時に、対立した概念のように使われる「中小企業」「大企業」という言葉。

多くの人は、それぞれの言葉に対してなんとなく「十数人以下の会社」「上場している会社」という感じで捉えられているかもしれません。

しかし実は、「中小企業」という言葉には、中小企業基本法により定められた明確な定義があります。

対して、「大企業」という言葉には、法で定められた明確な定義はありません。

・・・が、似たような言葉で「大会社」という言葉の定義は存在しますので、中小企業と大会社の定義を、この記事で合わせて紹介します。

ちなみに、中小企業の中でも、さらに人数や売上規模の小さい会社は一般的に「零細企業」という言葉を使われることもあります。

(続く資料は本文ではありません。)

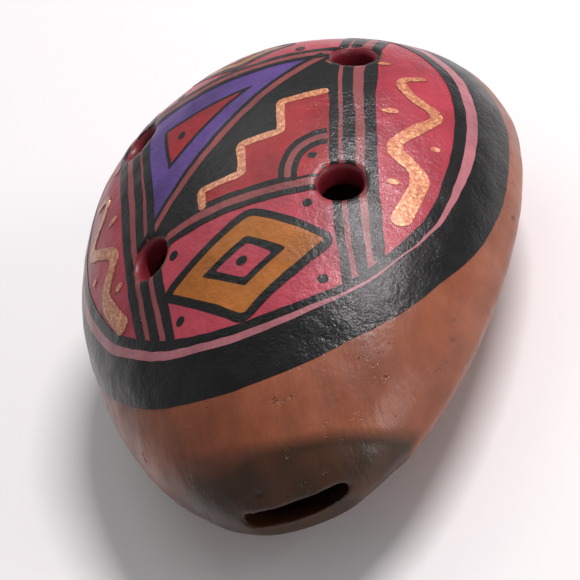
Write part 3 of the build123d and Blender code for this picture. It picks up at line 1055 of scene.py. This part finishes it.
def stepped_field():
    """Lower right of the middle panel: black field, stepped pyramid, gold edging and quarter arcs."""
    start, end = DIAGONAL
    run = (start[0] - end[0], start[1] - end[1])
    field = clip(middle_strip(NEAR_CROSS + CROSS_GAP, FAR_CROSS - CROSS_GAP), end, run)
    foot = NEAR_CROSS + CROSS_GAP
    coat("step_field_paint", BLACK, "black_paint", "black_step_field", fill(field, SECOND))
    pyramid = soften_corners([(STEPS[0][0], foot)] + STEPS[1:-1] + [(14.2, 15.9), (13.4, foot)], 0.4)
    coat("pyramid_paint", CRIMSON, "crimson_paint", "crimson_step_pyramid", fill(pyramid, THIRD))
    edging = brush(soften_corners(STEPS, 0.6, False), 1.25, GOLD_HEIGHT, relief=GOLD_RELIEF, seed=30)
    coat("step_edging_paint", GOLD, "gold_paint", "gold_step_edging", edging)
    quarters = {"black": [], "stripe": [], "fill": []}
    for n, (radius, kind) in enumerate(ARCS):
        angles = [a * math.pi / 40 for a in range(21)]
        across, along = (radius * share for share in ARC_SHAPE)
        arc = [(CORNER[0] - across * math.sin(a), CORNER[1] + along * math.cos(a)) for a in angles]
        quarters[kind].append(fill([CORNER] + arc, LINE - 0.01 + ARC_STEP * n, 0.6))
    quarters["black"].append(fill(dot(11.3, 2.7, 0.65), DOT + 0.035, 0.35, step=0.25))
    coat("corner_arcs_paint", BLACK, "black_paint", "black_corner_arcs", *quarters["black"])
    coat("corner_stripe_paint", BROWN_PINK, "brown_pink_paint", "pink_corner_arc", *quarters["stripe"])
    coat("corner_fill_paint", CRIMSON, "crimson_paint", "crimson_corner", *quarters["fill"])


rings()
side_panels()
columns()
cross_bands()
end_panels()
triangle_corner()
diagonal()
stepped_field()


# ---------------------------------------------------------------- floor, light and camera

def stage_and_light():
    """Pale floor and soft grey surroundings."""
    bm = bmesh.new()
    bmesh.ops.create_grid(bm, x_segments=1, y_segments=1, size=3.0)
    floor = from_bmesh("floor", bm)
    material, _, shader = node_material("pale_floor")
    shader.inputs["Base Color"].default_value = (0.86, 0.855, 0.85, 1)
    shader.inputs["Roughness"].default_value = 0.8
    floor.data.materials.append(material)
    world = bpy.data.worlds.new("studio")
    bpy.context.scene.world = world
    world.use_nodes = True
    background = world.node_tree.nodes["Background"]
    background.inputs["Color"].default_value = (0.95, 0.96, 1.0, 1)
    background.inputs["Strength"].default_value = 0.30


def area_light(name, place, size, power, color):
    data = bpy.data.lights.new(name, "AREA")
    data.shape = "RECTANGLE"
    data.size, data.size_y = size
    data.energy = power
    data.color = color
    light = bpy.data.objects.new(name, data)
    bpy.context.scene.collection.objects.link(light)
    light.matrix_world = place


def aimed(spot, target):
    """Placement at a spot, facing a target."""
    return Matrix.Translation(spot) @ (target - spot).to_track_quat("-Z", "Y").to_matrix().to_4x4()


AZIMUTH, ELEVATION, ROLL = (math.radians(d) for d in (18.95, 35.06, 31.99))
DISTANCE = 0.352                 # metres
FOCAL = 4.335172                 # focal length and offsets are shares of the picture's width
OFFSET = (0.020862, 0.017586)
SENSOR = 36.0


def camera_axes():
    """The camera's right, up and backward directions."""
    level = math.cos(ELEVATION)
    back = Vector((math.sin(AZIMUTH) * level, -math.cos(AZIMUTH) * level, math.sin(ELEVATION)))
    right = Vector((math.cos(AZIMUTH), math.sin(AZIMUTH), 0))
    up = back.cross(right)
    return (math.cos(ROLL) * right - math.sin(ROLL) * up, math.sin(ROLL) * right + math.cos(ROLL) * up, back)


def make_camera():
    """The camera, and where it stands."""
    right, up, back = camera_axes()
    target = Vector((0, CENTRE_Y * MM, SEAM_Z * MM))
    data = bpy.data.cameras.new("camera")
    data.sensor_width = SENSOR
    data.lens = SENSOR * FOCAL
    data.shift_x = -OFFSET[0]
    data.shift_y = OFFSET[1]
    data.clip_start = 0.01
    camera = bpy.data.objects.new("camera", data)
    bpy.context.scene.collection.objects.link(camera)
    turned = Matrix((right, up, back)).transposed().to_4x4()
    camera.matrix_world = Matrix.Translation(target + back * DISTANCE) @ turned
    bpy.context.scene.camera = camera
    return camera.matrix_world.translation.copy()


def glint_spot(eye, x, y, distance):
    """Where a light must be for the camera to see its reflection at plan point x, y, and that point."""
    on = on_dome([(x, y)])[0][0]
    spot = Vector((on.x * MM, (on.y + CENTRE_Y) * MM, (on.z + SEAM_Z) * MM))
    view = (eye - spot).normalized()
    normal = dome_normal(x, y)
    return spot + (2 * view.dot(normal) * normal - view) * distance, spot


WINDOW_AWAY = 0.8
WINDOW_WIDTH = 0.03


def window_light(eye, start, end):
    """Tall window whose reflection runs over the dome from one plan point to another."""
    first, aim = glint_spot(eye, *start, WINDOW_AWAY)
    last, _ = glint_spot(eye, *end, WINDOW_AWAY)
    middle = (first + last) / 2
    back = (middle - aim).normalized()
    along = (last - first).normalized()
    along = (along - back * along.dot(back)).normalized()
    turned = Matrix((along.cross(back), along, back)).transposed().to_4x4()
    size = (WINDOW_WIDTH, (last - first).length)
    area_light("window_light", Matrix.Translation(middle) @ turned, size, 6.0, (1.0, 0.93, 0.95))


stage_and_light()
eye = make_camera()
centre = Vector((0, 0, 0.02))
window_light(eye, (14.3, -5.0), (18.0, -20.0))
for name, spot, size, power, color in (
        ("side_light", (0.85, -0.35, 0.3), (0.25, 0.5), 3.0, (1.0, 0.94, 0.95)),
        ("top_light", (-0.2, 0.7, 0.8), (0.5, 0.25), 1.0, (0.97, 1.0, 0.93)),
        ("fill_light", (-0.5, -0.8, 0.5), (0.8, 0.8), 0.3, (0.95, 0.96, 1.0))):
    area_light(name, aimed(Vector(spot), centre), size, power, color)
bpy.context.scene.view_settings.view_transform = "Standard"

この「零細企業」という言葉の定義も無いのですが、「小規模企業者」という言葉はありますので、これも一緒に説明します。

中小企業基本法による「中小企業」の定義

以下の表の通り、業種別に資本金、または従業員数(常時雇用する労働者の数)のどちらか一方を満たす会社は「中小企業」に定義されます。

業種 資本金 従業員数 小規模企業者
となる人数
製造業、建設業、運輸業 3億円以下 300人以下 20人以下
卸売業 1億円以下 100人以下 5人以下
サービス業 5,000万円以下 100人以下 5人以下
小売業(飲食店含む) 5,000万円以下 50人以下 5人以下
※「小規模企業者」とは、常時使用する従業員の数が20人以下の事業者のことをいいます。
ただし、商業(卸売業、飲食店含む小売業)、もしくはサービス業に属する事業が主要事業の会社の場合は、常時使用する従業員の数が5人以下。

株式会社の分類の中で「大会社」は定義されている

冒頭で、「大企業」という言葉の定義はないことをお伝えしました。
しかし、似たような言葉で「大会社」という言葉が、株式会社の分類の中で定義されています。

「大会社」の定義

以下のどちらかを満たす会社は大会社に分類されます。

  • 最終事業年度の貸借対照表に、資本金として計上した額が5億円以上
  • 最終事業年度の貸借対照表の、負債の部に計上した合計額が200億円以上

「非大会社」の定義

大会社以外、つまり以下の両方を満たす会社は、非大会社です。
(中小企業はほぼ非大会社に当てはまることになります)

  • 最終事業年度の貸借対照表に、資本金として計上した額が5億円未満
  • 最終事業年度の貸借対照表の、負債の部に計上した合計額が200億円未満

なお株式会社は、売上規模以外の「株式を誰でも取得できるかどうか」の違いでも、以下のように分類されています。

公開会社
自由に譲渡できる株式を一部でも発行している会社。
(発行する株式の取得について、株式会社の承認を要する定款を設けていない株式会社)
非公開会社
当該会社の株式を取得するのに、必ず会社の承認が必要になる会社。
譲渡制限会社や閉鎖会社ともいわれる。
(発行する全部の株式の内容に、譲渡による当該株式の取得について、株式会社の承認を要する定款を設けている株式会社)

「株式を誰でも取得できるかどうか」の違いは、会社の資本や負債とは関係ないので、「大会社で非公開会社」というのももちろんあり得ます。


おわりに

当記事では、「中小企業」や「大会社」の定義をざっくりとお伝えしました。

ではなぜ、このように「中小企業」や「大会社」を明確に定義し、分類する必要があるのでしょうか?

それは、一般的に規模の小さい企業は大きな企業に比べて、(労働生産性が低い等の)問題を有していることが多いためです。

そのような問題は、国を含めて政策的に解決する必要があるので、中小企業の範囲を明確にしておく必要があるんですね。

逆に、会社規模が大きい場合は、社会的影響力が大きいため、ガバナンス(※1)の強化・バランスをとる必要があります。
そのため、こちらも同様に定義を明確にして、機関(※2)設計等を義務づける必要があるんですね。

(※1)ワンマン経営等による、業績悪化や不祥事を防ぐ仕組み。企業統治と訳されることも。
(※2)会社の意思決定・経営を行う組織、およびその役割を担う立場にある人。